Do you have friendships with people whose views differ from yours? What makes these friendships work?
Rosie says
Good thoughts.
I have a couple of friends who really like to start debates. It’s like they are energized by disagreement or something. Anyway, when in groups with them, they always try to get everyone to debate some issue. I’ve noticed that I can help keep the peace if I resist the urge to defend myself or my position on issues. If my defenses go up and I “have” to get my point across, it just feeds into the debate (which creates a very unwelcoming environment). If I can let go of the “need” to defend my position, then sometimes the debate can be defused. This creates a much warmer environment.
Shannon says
You make a good point.
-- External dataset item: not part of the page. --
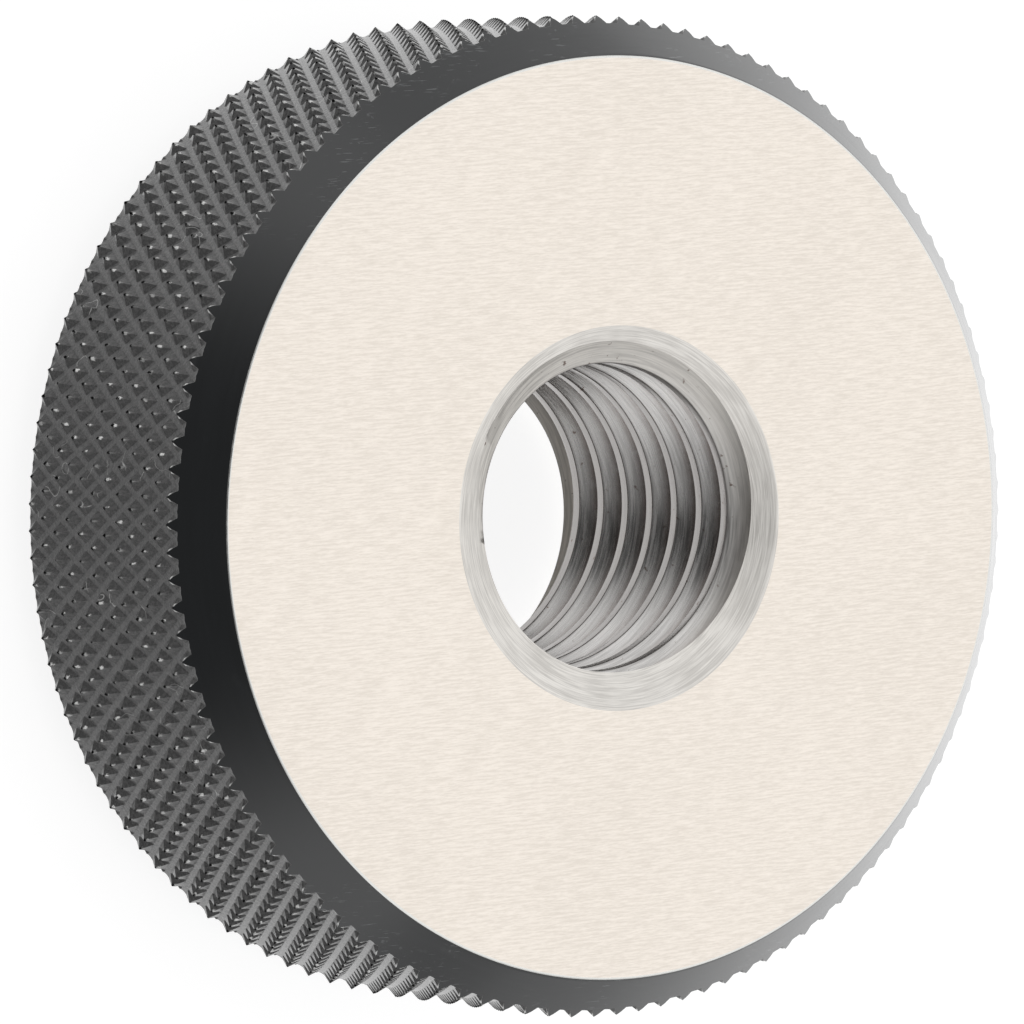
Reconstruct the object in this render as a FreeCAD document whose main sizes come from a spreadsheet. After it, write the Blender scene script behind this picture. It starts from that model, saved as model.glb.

It’s not always easy to be humble in that way, but I can definitely see how it would help keep the peace and create an environment that is more warm. Thanks for sharing your insight!
Joanne Viola says
Very good post. I just read another post & participated in the link – up there. Your post reminded me of a point that was made there – “Is it more important to make a point or to point them to my Maker?” A very piercing question for sure. Anyway, I will put the link here in case you would like to read it for yourself & join the link up too 🙂 I am visiting from the Thriving Thurs. link up.
Blessings,
Joanne
Shannon says
Hi Joanne,
That is a great question. Perhaps in pointing them to our Maker we are actually making the biggest point of all?
Thanks for sharing about the other link-up.